A poem about love (and of course loss).
WHAT I DIDN’T KNOW BEFORE
was how horses simply give birth to other
horses. Not a baby by any means, not
a creature of liminal spaces, but already
a four-legged beast hellbent on walking,
scrambling after the mother. A horse gives way
to another horse and then suddenly there are
two horses, just like that. That’s how I loved you.
You, off the long train from Red Bank carrying
a coffee as big as your arm, a bag with two
computers swinging in it unwieldily at your
side. I remember we broke into laughter
when we saw each other. What was between
us wasn’t a fragile thing to be coddled, cooed
over. It came out fully formed, ready to run.
By Ada Limon
Poems are …
Poems are always about loss.
They are also best when they show you familiar things in a new way. They are even better when the thing you see is forever changed, by the poem.
Now, I will never see a newborn horse as anything other than the perfect companion, but also the perfect halving of its mother.
Now I will believe in love at first sight, and wonder at it and fear it. If only Romeo and Juliet had understood and felt this poem!
And of course, there is loss. It isn’t just the mother who has lost. “That’s how I loved you.” The past tense doesn’t register the first time. The fist time, it is a celebration of love.
The last line, the first time, was a celebration of the miracle of love. Here, fully formed, like a freshly born foal, “ready to run”.
But not now.
Now, on the second reading, the horse was always running, always ready to leave. The mother horse will always be less - because the mother is halved again with each new birth.
And the foal is always running, and running can take you far away.
Go back again and look at those two lines. They are the only two which end with a full stop. They are end stopped. They are the end.

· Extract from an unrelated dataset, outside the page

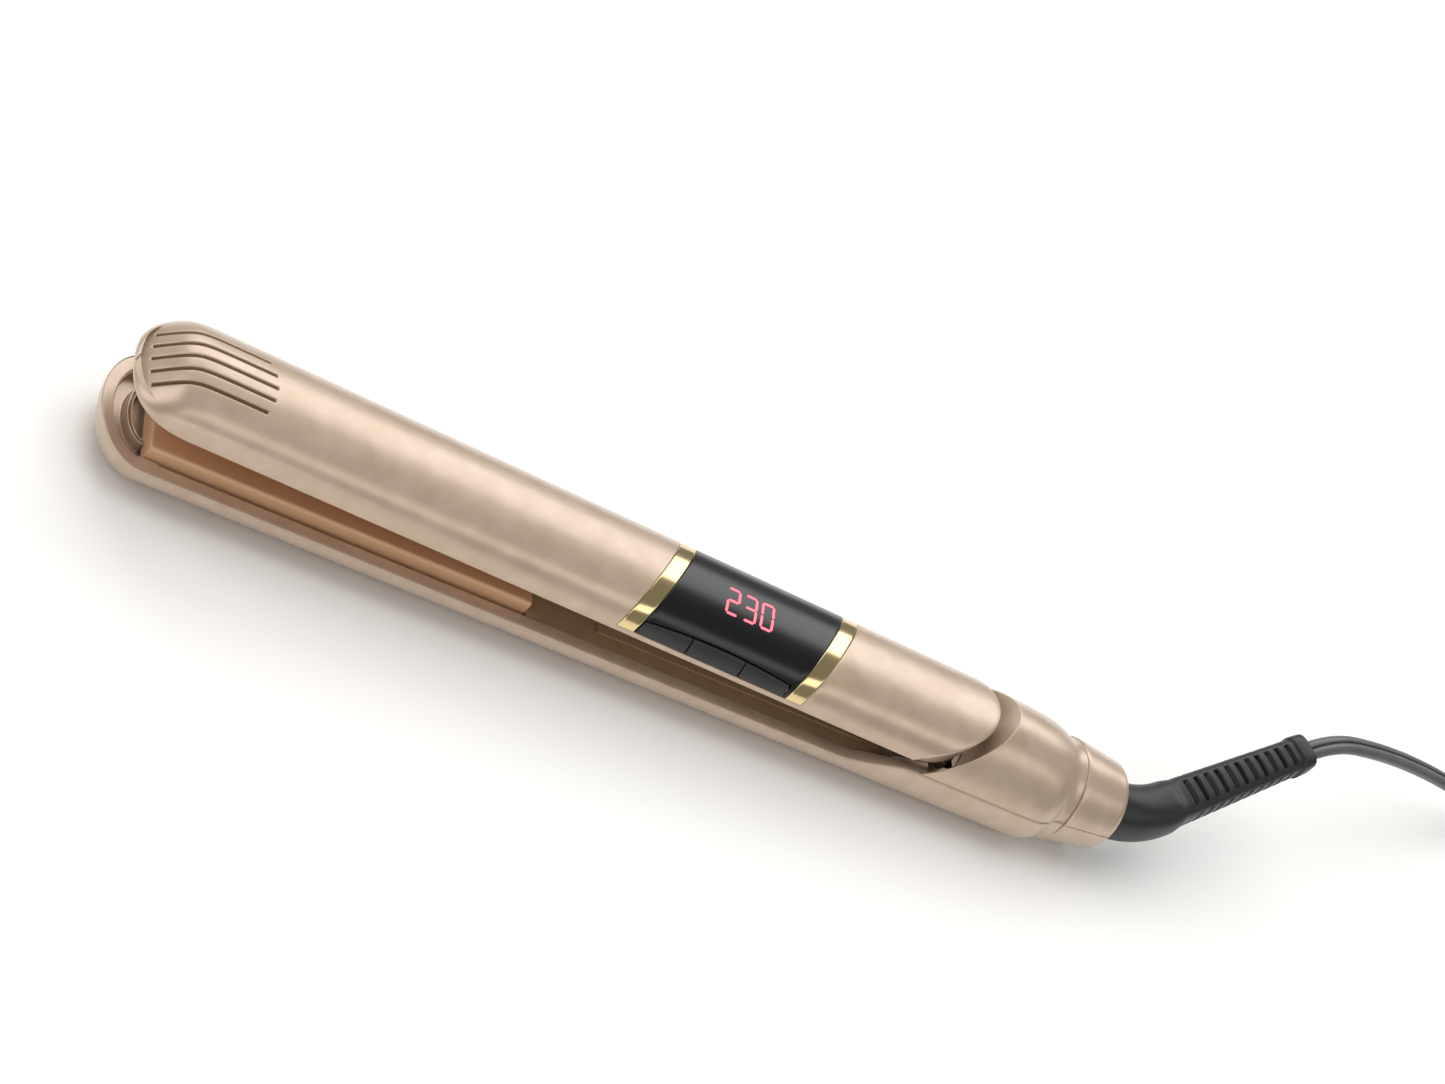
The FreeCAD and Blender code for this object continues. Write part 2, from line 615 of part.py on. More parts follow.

Every other line carries over, enjambment spilling over in excitement at the suddenness and the perfection of love.
But the metaphor of the horse shows us that though this love is beautiful, it is also doomed.
If you are meeting a poem for the first time, in real life, or in the exam, ask yourself this question: what has been lost? You’ll gain insights few other students have understood.
That’s grade 9. It’s not that hard.
Nefertari
This is the temple Rameses II built for his Nubian wife, Nefertari. She fell ill when he was building it and she died, aged 23.
Kings could marry as many wives as they liked. Rameses refused to marry while Nefertari was alive. But, once she died, he married 50 more times. They were, in comparison to Nefertari, just status symbols and breeders of heirs. He is believed to have fathered over 100 children.
He reigned for 67 years, and died aged around 90. This temple, in Abu Simbel, is the only occasion in all of Egyptian history where a king portrayed his wife as the same height as him. She was his equal.
He dramatised that a step further. His temple is built right next door - and he stopped the building work when Nefertari grew sick, so he could finish her temple first.
I can’t tell you how beautiful these temples are. But there will be videos on my travel channel - you might chance upon them some day.
Yet, Nefertari died. So Rameses II never visited either temple.
P.S.
Rameses II was Ozymandias. Poor old Shelley had no idea how much of Rameses II remained in Egypt. His statues and monuments and temples are everywhere - he is the most prolific builder of all time.
The lone and level sands have been scraped away. Rameses lives.
This is a love poem
That’s my wife, standing in front of the temple. She doesn’t read this, so it is safe to say this out loud. I love her still.
My kids don’t read this either, but they have halved her twice already.
And, you know, she was only 4’11” to start with.



This has moved me so much and made me see poems in a completely new light!
Show Mrs S this post ❤️! Loss has made me realise we don’t tell those we love that we love them enough.